Giorno propizio, quello di oggi, il 130° dell'anno (131° nei bisestili: il 1864 lo era, il 1902 no) per il venire alla luce di futuri titani dell'industria dello schermo. Nell'anno più lontano nasce a Parigi Léon Gaumont (morirà ottantaduenne nel 1946); in quello meno distante, a Pittsburgh (Pennsylvania), David O. Selznick (chiuderà la partita ad Hollywood a soli 63 anni, nel 1965).
Storicamente basilari entrambi, nei loro apporti: pioniere decisivo il primo, nella tecnica, nella realizzazione di film determinanti di Cohl, Feuillade e Feyder negli anni Dieci, nelle intuizioni pionieristiche di possibili raccordi tra produzione, distribuzione ed esercizio (lo splendore dei 3.400 posti del Gaumont Palace inaugurato a Parigi nel 1911).

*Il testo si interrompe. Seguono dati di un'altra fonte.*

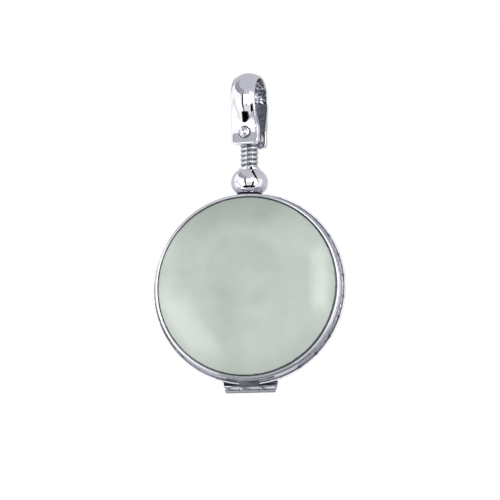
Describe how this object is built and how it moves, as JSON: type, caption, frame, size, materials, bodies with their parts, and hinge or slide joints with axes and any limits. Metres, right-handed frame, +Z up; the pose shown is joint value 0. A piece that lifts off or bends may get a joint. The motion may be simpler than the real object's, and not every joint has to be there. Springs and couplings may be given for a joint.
{
  "type": "glass locket pendant",
  "caption": "Round glass locket with domed crystals in engraved hinged silver frames, a threaded post with a ball nut, and a riveted teardrop bail.",
  "frame": {"origin": "inside top of the bail, where the chain or cord carries the locket", "axes": "+Z up along the post, +Y from the front crystal to the back crystal, +X across the glass"},
  "size_m": [0.0274, 0.0086, 0.0458],
  "materials": {
    "polished_silver": "polished white silver",
    "engraved_silver": "bright-cut engraved silver with a polished lip",
    "crystal": "polished glass with a milky grey-green cast"
  },
  "bodies": {
    "hanger": {"bail": "polished_silver", "bail_rivet": "polished_silver"},
    "case": {"back_frame": "engraved_silver", "back_glass": "crystal", "hinge_pin": "polished_silver"},
    "cover": {"front_frame": "engraved_silver", "front_glass": "crystal"},
    "nut": {"ball_nut": "polished_silver"}
  },
  "joints": [
    {"name": "pendant_swing", "type": "hinge", "parent": "hanger", "child": "case", "pos_m": [0, 0, -0.00813], "axis": [0.1392, 0.9903, 0], "range_deg": [-80, 80]},
    {"name": "cover_hinge", "type": "hinge", "parent": "case", "child": "cover", "pos_m": [0, 0.0007, -0.04426], "axis": [1, 0, 0], "range_deg": [0, 180]},
    {"name": "nut_travel", "type": "slide", "parent": "case", "child": "nut", "axis": [0, 0, 1], "range_m": [0, 0.0023]}
  ]
}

Gli si debbono due stupendi Hitchcock inglesi, Il club dei 39 e La signora scompare.
La leggendaria margherita stilizzata fino all'astrazione del suo logo era tornata in modo pretenzioso ma effimero ad affacciarsi anche in Italia tra gli anni Settanta e gli Ottanta, ai tempi di Daniel Toscan du Plantier (1941-2003), che aveva affiancato Nicolas Seydoux (il prozio della stupenda Lea di Bastardi senza gloria e de La via di Adele, per limitarsi ai vertici) nella direzione aziendale, portando idealisticamente in catalogo anche Bresson, Fellini, Bergman, Herzog, Tarkovskij, Pialat, Goretta, Wajda, Greenaway, Satyajit Ray, Monteiro, e via dicendo, oltre alla bravissima consorte Francesca e all'immenso suocero Luigi Comencini: hai detto niente...?

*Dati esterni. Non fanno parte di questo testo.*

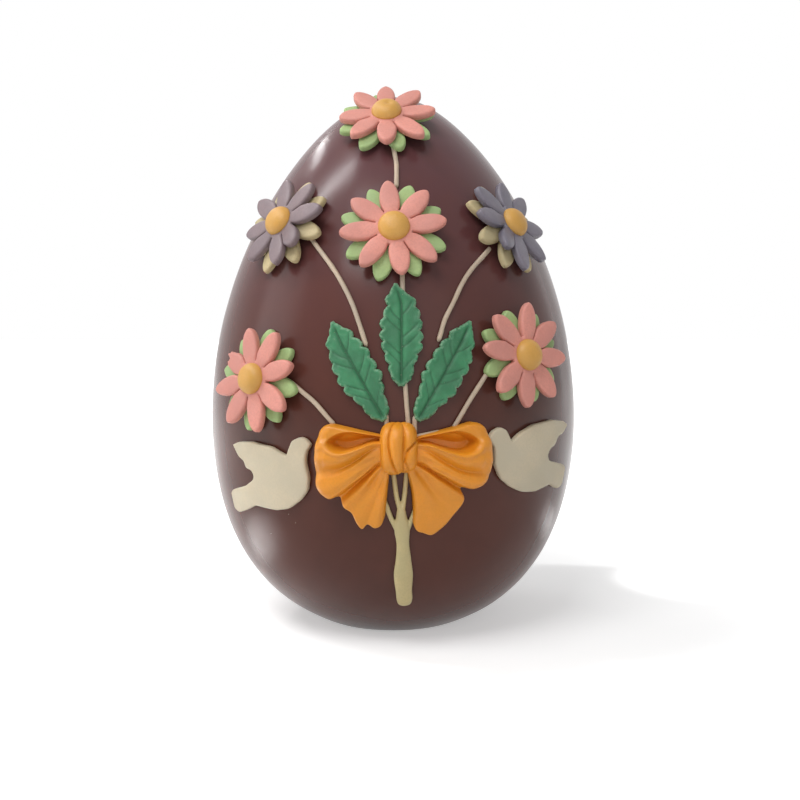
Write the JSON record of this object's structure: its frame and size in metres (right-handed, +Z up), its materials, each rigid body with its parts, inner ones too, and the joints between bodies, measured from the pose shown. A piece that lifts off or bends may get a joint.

A Selznick si devono, tra l'altro, l'ingresso nel cinema di Fred Astaire, l'inarrivato La pericolosa partita e il primo King Kong di Schoedsack, alcuni tra i più importanti film di Cukor, il Wellman di E' nata una stella e il Cromwell del Prigioniero di Zenda, l'arrivo di Hitchcock dall'Inghilterra e i suoi primi film hollywoodiani, ma soprattutto le due straordinarie, irripetibili e irripetute vette folli di Via col vento e di Duello al sole.

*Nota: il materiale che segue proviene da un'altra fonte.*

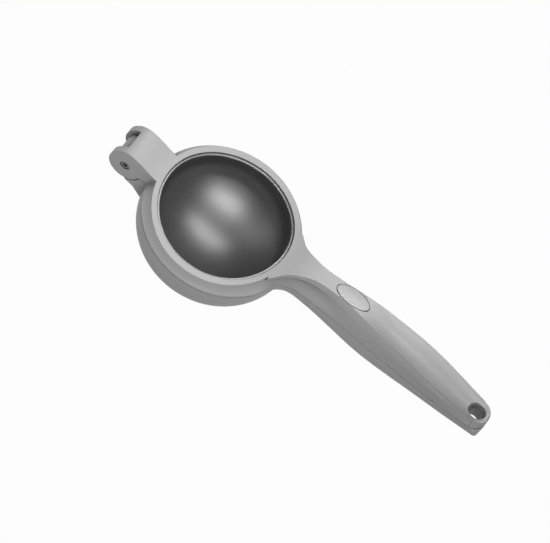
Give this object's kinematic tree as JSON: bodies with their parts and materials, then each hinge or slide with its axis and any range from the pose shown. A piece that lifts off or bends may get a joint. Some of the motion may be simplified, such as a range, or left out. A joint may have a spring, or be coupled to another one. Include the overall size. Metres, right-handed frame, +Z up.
{
  "type": "hinged lemon squeezer",
  "caption": "Hinged citrus squeezer: cast arms on a pin, pressed cup in the upper ring, drained bowl below, leaf-shaped grip.",
  "frame": {"origin": "on the standing plane under the bowl, at the middle of the overall length and width", "axes": "+X from the hinge to the handle end, +Y across, +Z up out of the bowl, with the arms closed"},
  "size_m": [0.24, 0.0878, 0.057],
  "materials": {
    "cast_grey": "satin grey coating on cast aluminium",
    "cup_dark": "dark satin non-stick coating",
    "badge_grey": "fine satin",
    "pin_steel": "turned steel, darkened",
    "bush_plastic": "natural nylon"
  },
  "bodies": {
    "lower": {"lower_arm": "cast_grey", "bush_near": "bush_plastic", "bush_far": "bush_plastic"},
    "upper": {"upper_arm": "cast_grey", "press_cup": "cup_dark", "badge_inlay": "badge_grey", "hinge_post": "pin_steel", "hinge_screw": "pin_steel"}
  },
  "joints": [
    {"name": "squeeze_hinge", "type": "hinge", "parent": "lower", "child": "upper", "pos_m": [-0.1103, 0, 0.04], "axis": [0, -1, 0], "range_deg": [0, 125]}
  ]
}
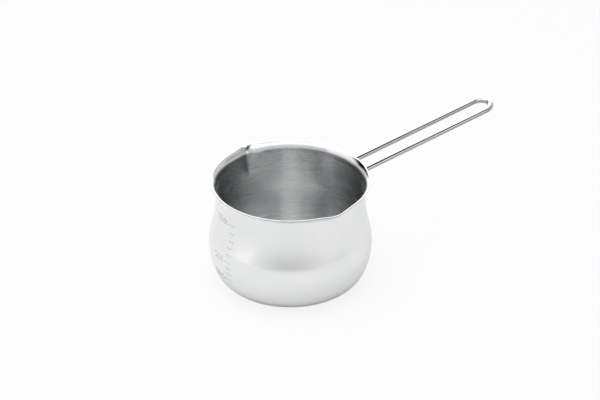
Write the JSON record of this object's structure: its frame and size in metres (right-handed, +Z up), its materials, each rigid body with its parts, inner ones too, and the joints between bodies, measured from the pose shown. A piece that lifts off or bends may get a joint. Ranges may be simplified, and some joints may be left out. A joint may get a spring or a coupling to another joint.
{
  "type": "candle melting pot",
  "caption": "Small stainless-steel pear-shaped melting pot with a flared lip, pressed pouring spouts on both sides and a bent-wire handle; pours melted wax, butter or sauce.",
  "frame": {"origin": "centre of the flat base, on the surface that the pot stands on", "axes": "+Z up along the pot's axis; +X along the handle, which rises away from the pot; +Y and -Y through the two pouring spouts"},
  "size_m": [0.1887, 0.0954, 0.0721],
  "materials": {
    "pot_steel": "polished outside, fine circular brushing inside",
    "handle_steel": "polished stainless wire",
    "weld_steel": "cleaned resistance weld"
  },
  "bodies": {
    "root": {"pot_body": "pot_steel", "wire_handle": "handle_steel", "weld_left": "weld_steel", "weld_right": "weld_steel"}
  },
  "joints": []
}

Credo di aver cominciato ad amare il cinema nell'infanzia remota, senza averlo di fatto ancora quasi mai frequentato nella realtà, sentendo assorto e rapito l'infinitamente reiterato racconto delle due rispettive trame dalla nostra amatissima colf di allora, che si chiamava Ebe Spaventi. Quando - molti anni dopo - li vidi per la prima volta, quasi nulla mi sorprese, se non l'erotismo assoluto e infinito del finale nel secondo... E i due addii prematuri alla produzione, entrambi in terra italiana, con la malinconia soffusa ma già allora percettibile tanto in Stazione Termini di De Sica che nel successivo e conclusivo Addio alle armi di Charles Vidor.